Set down exactly, please, each line from the one containing "Model this object" through the one containing "const TAPE_THICKNESS = 1;", both lines included, and no other line.

** Begin **

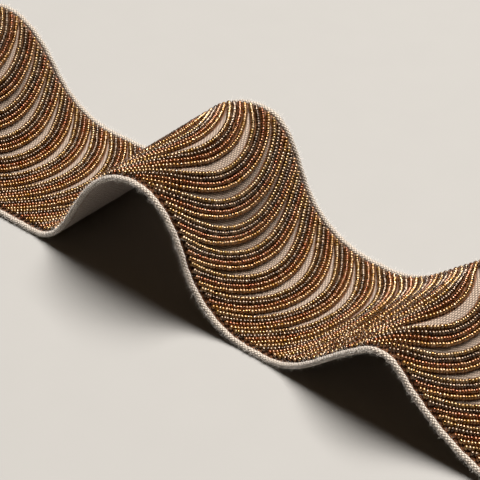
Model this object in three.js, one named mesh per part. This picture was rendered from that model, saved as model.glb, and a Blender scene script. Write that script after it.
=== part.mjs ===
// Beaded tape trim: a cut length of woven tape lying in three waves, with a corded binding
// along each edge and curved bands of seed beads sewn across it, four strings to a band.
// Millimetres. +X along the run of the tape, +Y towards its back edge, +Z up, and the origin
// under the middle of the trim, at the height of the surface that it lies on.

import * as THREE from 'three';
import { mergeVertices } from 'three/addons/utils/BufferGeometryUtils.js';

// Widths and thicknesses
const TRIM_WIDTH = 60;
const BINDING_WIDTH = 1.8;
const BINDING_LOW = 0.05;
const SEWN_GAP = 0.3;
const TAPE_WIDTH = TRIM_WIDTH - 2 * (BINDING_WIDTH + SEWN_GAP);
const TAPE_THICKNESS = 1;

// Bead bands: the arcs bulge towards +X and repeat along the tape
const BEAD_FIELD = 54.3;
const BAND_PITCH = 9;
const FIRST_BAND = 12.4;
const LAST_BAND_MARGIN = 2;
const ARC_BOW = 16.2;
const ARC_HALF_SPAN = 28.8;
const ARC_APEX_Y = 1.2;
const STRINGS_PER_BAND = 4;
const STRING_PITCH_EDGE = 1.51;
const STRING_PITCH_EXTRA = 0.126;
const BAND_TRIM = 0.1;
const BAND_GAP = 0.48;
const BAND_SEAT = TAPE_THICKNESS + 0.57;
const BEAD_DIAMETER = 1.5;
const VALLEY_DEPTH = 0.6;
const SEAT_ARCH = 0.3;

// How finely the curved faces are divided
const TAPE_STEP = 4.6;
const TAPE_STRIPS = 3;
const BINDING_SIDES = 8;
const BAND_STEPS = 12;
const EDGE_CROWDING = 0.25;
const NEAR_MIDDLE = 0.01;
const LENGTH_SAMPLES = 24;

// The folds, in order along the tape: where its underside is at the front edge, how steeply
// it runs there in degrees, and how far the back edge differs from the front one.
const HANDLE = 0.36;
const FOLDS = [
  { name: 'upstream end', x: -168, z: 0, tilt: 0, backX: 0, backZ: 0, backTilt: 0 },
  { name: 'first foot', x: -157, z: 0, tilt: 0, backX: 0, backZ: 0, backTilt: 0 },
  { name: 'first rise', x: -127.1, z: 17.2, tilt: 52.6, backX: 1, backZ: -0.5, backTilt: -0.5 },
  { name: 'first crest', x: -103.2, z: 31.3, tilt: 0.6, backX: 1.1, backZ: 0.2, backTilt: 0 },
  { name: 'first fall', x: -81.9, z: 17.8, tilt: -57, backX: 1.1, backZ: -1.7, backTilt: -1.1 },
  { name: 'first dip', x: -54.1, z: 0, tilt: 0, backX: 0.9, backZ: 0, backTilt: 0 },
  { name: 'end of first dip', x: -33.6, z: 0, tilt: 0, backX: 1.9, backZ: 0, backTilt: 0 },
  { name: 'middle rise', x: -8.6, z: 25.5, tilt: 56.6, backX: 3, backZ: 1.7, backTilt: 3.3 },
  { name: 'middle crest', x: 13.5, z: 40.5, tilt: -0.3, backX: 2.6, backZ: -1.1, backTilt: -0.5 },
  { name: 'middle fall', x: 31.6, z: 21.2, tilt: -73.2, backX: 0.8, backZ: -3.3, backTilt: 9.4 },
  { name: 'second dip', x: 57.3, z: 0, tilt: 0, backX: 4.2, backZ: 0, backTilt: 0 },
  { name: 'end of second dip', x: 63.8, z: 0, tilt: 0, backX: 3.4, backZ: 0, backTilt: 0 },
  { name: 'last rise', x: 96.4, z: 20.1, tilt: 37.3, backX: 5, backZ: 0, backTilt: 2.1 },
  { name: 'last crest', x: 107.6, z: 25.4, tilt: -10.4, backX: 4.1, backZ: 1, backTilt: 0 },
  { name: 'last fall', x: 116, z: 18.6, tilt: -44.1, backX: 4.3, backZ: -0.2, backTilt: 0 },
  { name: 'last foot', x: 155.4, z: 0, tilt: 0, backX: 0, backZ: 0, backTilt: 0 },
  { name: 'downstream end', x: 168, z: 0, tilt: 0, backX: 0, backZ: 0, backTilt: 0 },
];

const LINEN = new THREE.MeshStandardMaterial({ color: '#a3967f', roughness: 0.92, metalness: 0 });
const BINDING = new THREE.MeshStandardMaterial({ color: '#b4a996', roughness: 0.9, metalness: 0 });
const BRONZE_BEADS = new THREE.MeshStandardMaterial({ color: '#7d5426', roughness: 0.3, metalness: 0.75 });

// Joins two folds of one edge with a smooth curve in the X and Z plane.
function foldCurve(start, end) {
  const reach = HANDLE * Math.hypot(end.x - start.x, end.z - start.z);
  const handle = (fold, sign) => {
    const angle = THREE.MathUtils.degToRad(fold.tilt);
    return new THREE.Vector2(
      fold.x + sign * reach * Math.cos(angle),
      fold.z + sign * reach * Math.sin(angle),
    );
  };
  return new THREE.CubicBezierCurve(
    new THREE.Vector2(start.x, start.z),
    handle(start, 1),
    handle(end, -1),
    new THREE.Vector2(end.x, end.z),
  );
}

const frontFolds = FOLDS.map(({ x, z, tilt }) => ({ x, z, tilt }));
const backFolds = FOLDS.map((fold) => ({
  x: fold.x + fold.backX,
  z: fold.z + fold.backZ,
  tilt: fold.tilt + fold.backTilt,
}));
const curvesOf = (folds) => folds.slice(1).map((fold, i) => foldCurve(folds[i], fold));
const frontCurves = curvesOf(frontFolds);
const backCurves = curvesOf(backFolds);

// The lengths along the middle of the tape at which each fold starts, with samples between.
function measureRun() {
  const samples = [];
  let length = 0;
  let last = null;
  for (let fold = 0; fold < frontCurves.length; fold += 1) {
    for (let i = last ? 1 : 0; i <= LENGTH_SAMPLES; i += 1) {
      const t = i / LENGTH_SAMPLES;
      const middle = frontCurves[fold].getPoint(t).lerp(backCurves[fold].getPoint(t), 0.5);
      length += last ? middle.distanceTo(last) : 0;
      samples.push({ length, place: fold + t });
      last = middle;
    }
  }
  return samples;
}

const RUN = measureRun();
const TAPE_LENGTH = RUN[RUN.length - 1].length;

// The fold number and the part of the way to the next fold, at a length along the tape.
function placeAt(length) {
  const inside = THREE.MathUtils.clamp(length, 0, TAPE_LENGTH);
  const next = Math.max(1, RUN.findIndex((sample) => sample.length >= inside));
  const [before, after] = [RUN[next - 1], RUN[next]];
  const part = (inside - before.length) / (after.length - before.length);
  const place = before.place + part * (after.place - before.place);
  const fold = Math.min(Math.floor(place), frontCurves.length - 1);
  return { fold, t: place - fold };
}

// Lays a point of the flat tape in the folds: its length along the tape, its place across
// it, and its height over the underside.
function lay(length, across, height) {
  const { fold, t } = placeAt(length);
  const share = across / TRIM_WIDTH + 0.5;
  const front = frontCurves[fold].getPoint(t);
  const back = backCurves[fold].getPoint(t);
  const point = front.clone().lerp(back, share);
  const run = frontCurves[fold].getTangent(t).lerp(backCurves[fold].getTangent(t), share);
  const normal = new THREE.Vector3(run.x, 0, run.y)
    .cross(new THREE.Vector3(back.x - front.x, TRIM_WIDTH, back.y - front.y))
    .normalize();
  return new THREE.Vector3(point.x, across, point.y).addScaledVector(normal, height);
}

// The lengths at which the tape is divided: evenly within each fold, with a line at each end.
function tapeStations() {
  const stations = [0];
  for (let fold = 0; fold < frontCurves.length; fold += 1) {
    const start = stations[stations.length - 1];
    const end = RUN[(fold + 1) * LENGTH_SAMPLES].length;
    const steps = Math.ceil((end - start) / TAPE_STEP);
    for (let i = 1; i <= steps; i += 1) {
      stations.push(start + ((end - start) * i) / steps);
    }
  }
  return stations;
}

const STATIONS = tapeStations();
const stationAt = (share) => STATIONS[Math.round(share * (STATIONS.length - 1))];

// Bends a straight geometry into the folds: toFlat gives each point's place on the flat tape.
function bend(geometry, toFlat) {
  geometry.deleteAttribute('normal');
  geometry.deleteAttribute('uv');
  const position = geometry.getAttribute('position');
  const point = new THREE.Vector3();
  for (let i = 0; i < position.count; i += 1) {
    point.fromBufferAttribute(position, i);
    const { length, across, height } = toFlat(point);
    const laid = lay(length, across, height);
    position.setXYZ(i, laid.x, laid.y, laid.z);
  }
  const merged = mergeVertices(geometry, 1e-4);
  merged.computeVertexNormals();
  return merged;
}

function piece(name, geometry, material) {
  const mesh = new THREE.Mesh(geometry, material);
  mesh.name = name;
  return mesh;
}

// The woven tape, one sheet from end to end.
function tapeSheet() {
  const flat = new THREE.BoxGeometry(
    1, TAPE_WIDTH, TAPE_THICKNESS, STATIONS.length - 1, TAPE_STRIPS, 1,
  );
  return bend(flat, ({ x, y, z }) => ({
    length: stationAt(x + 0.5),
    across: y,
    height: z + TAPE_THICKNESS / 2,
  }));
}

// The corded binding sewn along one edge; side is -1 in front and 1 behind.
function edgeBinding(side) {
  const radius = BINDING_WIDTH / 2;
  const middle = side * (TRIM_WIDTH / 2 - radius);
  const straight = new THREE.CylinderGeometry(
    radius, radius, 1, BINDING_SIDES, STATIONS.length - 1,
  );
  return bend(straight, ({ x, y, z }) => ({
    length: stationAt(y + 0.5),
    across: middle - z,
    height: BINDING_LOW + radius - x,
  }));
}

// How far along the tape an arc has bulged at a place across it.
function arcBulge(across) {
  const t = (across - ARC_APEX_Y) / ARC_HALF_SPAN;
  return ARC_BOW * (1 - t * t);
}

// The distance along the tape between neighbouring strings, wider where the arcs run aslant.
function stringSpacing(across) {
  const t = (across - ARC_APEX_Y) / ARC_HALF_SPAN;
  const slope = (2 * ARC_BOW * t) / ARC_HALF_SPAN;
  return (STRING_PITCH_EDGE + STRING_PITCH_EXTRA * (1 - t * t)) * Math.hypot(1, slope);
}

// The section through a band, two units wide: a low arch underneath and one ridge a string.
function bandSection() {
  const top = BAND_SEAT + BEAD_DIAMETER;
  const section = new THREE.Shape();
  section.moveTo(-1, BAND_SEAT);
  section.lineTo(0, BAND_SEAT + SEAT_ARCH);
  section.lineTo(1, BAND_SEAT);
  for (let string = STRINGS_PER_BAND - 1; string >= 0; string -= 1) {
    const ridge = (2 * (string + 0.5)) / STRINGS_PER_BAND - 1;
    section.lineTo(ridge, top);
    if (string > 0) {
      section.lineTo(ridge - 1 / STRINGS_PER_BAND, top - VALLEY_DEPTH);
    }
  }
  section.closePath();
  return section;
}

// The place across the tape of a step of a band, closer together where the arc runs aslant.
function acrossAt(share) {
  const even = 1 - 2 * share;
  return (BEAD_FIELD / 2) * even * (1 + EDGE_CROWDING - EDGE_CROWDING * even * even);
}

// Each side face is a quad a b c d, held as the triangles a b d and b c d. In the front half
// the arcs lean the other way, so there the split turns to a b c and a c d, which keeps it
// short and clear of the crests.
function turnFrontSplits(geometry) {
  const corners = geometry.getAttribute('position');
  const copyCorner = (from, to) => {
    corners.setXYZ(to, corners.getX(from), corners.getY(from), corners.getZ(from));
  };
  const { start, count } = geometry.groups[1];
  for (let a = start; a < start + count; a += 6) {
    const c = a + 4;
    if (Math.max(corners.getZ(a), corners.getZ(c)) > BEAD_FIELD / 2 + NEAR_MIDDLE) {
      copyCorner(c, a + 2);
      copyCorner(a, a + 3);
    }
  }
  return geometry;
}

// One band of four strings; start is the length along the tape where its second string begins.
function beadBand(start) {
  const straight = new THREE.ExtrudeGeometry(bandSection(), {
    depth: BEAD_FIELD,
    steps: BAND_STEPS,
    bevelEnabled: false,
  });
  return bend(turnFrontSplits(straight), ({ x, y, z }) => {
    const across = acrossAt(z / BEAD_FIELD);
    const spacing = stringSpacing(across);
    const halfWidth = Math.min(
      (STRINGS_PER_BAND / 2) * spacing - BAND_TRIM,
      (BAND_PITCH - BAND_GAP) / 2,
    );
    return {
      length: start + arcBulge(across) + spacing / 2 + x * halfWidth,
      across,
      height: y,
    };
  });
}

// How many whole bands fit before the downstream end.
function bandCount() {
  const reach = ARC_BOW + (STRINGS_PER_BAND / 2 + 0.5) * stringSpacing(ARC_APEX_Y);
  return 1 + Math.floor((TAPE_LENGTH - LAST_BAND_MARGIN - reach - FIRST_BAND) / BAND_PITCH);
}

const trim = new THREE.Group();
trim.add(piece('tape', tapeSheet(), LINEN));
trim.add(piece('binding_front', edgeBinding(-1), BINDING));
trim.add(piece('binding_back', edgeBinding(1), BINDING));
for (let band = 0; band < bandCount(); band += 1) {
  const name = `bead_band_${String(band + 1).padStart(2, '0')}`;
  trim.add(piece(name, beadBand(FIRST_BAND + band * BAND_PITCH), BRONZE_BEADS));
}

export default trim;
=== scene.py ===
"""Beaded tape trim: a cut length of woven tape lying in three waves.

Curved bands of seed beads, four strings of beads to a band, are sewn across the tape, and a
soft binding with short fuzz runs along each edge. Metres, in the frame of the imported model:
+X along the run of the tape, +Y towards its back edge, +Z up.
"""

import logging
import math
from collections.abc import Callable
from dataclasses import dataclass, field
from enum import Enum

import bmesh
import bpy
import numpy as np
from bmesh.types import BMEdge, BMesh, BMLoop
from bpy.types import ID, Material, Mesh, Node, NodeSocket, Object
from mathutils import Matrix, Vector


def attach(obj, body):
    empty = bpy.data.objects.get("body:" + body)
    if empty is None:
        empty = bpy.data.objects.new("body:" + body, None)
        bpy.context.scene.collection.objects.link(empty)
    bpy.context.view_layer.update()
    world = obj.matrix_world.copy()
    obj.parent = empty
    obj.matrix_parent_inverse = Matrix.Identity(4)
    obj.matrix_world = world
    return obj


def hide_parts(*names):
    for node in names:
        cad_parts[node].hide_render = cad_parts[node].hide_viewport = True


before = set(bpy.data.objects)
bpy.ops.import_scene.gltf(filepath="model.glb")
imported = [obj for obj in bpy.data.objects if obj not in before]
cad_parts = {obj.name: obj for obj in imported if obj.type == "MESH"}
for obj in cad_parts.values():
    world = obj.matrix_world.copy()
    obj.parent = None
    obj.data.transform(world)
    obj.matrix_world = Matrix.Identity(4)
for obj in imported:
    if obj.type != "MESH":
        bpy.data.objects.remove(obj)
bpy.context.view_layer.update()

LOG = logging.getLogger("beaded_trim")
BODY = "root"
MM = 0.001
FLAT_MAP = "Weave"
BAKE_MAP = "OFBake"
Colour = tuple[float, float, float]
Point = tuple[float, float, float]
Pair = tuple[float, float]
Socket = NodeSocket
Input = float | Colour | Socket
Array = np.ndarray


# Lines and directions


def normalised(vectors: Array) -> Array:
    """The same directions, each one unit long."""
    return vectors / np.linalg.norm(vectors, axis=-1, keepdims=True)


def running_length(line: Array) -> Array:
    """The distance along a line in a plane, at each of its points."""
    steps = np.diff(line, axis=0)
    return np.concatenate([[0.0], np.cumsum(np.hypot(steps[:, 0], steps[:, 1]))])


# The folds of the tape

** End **
** Begin **

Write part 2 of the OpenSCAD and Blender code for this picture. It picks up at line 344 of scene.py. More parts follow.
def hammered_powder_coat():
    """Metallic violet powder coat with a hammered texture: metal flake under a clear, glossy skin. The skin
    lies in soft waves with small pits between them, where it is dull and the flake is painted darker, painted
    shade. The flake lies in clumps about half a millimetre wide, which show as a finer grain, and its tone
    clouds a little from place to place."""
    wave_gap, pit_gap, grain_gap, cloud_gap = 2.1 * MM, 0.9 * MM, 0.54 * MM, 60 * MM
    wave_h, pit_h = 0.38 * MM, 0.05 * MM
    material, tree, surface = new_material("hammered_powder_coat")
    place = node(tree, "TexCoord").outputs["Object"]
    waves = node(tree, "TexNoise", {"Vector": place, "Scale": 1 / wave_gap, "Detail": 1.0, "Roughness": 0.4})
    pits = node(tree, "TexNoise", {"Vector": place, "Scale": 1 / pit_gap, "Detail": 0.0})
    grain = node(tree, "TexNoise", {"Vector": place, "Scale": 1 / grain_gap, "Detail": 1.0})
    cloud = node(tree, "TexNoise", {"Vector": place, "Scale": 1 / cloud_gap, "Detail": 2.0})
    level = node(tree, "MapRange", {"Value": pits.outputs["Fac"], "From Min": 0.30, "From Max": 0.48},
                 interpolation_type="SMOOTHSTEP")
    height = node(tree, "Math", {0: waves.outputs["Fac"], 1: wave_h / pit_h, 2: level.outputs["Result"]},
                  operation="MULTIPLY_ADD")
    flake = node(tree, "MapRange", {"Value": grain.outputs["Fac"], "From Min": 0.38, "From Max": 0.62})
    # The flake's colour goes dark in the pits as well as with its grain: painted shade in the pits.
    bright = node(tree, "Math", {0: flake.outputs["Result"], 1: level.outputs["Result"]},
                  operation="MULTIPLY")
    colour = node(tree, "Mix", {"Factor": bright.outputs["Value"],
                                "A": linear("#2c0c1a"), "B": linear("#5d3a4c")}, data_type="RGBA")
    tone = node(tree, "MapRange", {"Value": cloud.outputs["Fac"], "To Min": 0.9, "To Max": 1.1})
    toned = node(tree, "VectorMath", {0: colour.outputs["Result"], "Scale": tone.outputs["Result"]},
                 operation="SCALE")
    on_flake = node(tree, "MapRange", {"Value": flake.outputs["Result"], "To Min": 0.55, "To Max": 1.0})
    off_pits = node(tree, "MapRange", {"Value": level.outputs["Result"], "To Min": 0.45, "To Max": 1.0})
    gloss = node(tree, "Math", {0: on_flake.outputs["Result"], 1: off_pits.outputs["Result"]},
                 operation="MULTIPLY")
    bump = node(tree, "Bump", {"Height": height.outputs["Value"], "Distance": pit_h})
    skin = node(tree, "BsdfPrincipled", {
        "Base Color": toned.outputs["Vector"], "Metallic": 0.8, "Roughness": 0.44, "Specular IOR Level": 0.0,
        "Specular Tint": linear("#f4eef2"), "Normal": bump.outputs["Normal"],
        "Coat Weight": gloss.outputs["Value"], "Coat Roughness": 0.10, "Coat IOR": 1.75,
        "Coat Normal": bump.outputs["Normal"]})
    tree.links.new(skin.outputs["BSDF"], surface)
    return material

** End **
** Begin **

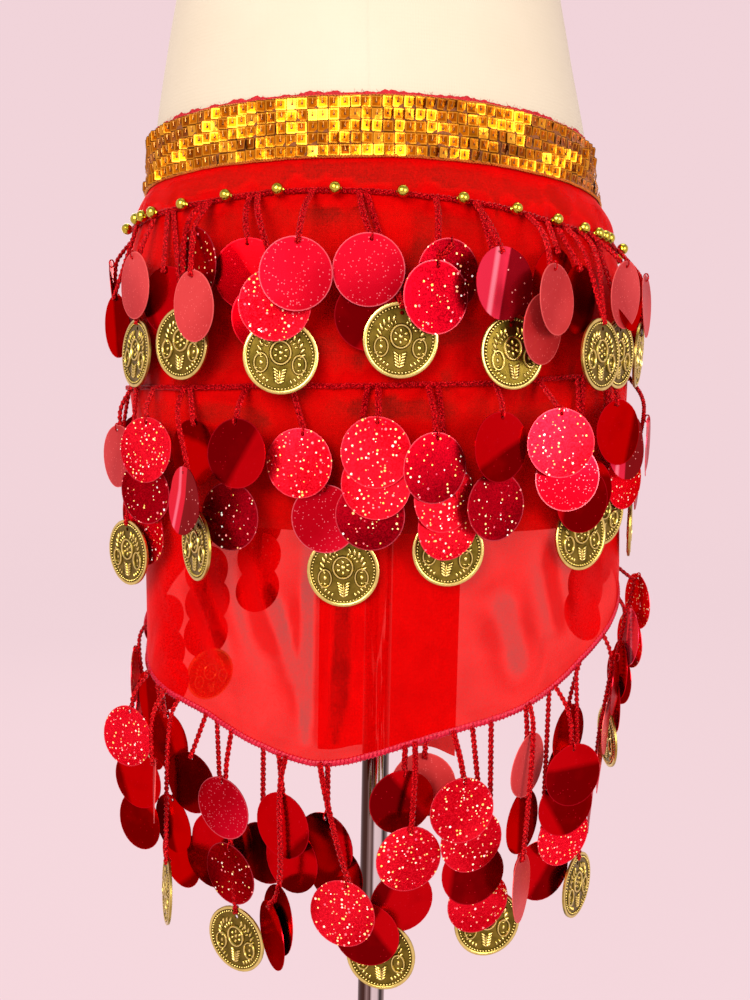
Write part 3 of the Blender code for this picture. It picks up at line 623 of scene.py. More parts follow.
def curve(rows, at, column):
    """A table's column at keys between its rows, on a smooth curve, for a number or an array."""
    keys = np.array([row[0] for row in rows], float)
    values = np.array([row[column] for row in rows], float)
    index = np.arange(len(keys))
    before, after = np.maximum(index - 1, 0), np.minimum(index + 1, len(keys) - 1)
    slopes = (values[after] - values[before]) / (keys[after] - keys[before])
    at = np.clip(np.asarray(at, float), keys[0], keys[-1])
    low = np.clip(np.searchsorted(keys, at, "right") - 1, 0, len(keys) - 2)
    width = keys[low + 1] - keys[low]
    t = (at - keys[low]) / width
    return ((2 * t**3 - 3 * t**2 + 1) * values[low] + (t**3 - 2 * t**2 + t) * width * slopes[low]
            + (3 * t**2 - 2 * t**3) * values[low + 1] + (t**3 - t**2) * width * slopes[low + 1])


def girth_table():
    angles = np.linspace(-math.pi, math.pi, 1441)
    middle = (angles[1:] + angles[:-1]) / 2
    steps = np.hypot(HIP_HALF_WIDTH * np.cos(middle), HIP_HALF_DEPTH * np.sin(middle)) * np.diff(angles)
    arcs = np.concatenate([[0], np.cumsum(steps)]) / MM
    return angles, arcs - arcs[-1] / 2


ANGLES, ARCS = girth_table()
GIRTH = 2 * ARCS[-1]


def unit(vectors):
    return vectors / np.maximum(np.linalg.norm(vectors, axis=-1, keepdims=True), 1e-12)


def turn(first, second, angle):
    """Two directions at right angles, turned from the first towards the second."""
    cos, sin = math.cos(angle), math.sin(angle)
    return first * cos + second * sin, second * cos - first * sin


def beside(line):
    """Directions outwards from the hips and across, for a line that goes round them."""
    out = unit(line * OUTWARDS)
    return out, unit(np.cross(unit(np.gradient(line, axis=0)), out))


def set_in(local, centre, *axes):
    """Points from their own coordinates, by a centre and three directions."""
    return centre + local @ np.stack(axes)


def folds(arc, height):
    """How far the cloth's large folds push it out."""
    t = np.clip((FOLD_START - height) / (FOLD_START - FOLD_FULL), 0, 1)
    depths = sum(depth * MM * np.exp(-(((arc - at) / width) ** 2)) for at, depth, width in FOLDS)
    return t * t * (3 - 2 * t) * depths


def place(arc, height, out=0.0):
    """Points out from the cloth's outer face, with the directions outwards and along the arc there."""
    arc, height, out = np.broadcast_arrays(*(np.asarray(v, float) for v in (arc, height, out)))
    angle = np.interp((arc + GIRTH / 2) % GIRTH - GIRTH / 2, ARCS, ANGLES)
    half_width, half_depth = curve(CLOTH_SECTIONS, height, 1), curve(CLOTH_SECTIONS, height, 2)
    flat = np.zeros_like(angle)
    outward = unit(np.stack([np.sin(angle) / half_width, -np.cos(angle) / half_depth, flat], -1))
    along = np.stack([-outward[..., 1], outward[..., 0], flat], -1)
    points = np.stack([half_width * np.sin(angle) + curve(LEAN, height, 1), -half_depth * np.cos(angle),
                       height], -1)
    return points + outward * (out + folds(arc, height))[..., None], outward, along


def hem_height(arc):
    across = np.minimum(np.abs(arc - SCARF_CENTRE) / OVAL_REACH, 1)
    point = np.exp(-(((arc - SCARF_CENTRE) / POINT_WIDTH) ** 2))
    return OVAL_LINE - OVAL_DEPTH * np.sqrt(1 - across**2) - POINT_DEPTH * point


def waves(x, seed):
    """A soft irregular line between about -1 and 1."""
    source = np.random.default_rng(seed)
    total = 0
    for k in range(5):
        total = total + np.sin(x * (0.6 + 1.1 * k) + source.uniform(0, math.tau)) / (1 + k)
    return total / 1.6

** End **

— Task output —
Model this object in three.js, one named mesh per part. This picture was rendered from that model, saved as model.glb, and a Blender scene script. Write that script after it.
=== part.mjs ===
// Beaded tape trim: a cut length of woven tape lying in three waves, with a corded binding
// along each edge and curved bands of seed beads sewn across it, four strings to a band.
// Millimetres. +X along the run of the tape, +Y towards its back edge, +Z up, and the origin
// under the middle of the trim, at the height of the surface that it lies on.

import * as THREE from 'three';
import { mergeVertices } from 'three/addons/utils/BufferGeometryUtils.js';

// Widths and thicknesses
const TRIM_WIDTH = 60;
const BINDING_WIDTH = 1.8;
const BINDING_LOW = 0.05;
const SEWN_GAP = 0.3;
const TAPE_WIDTH = TRIM_WIDTH - 2 * (BINDING_WIDTH + SEWN_GAP);
const TAPE_THICKNESS = 1;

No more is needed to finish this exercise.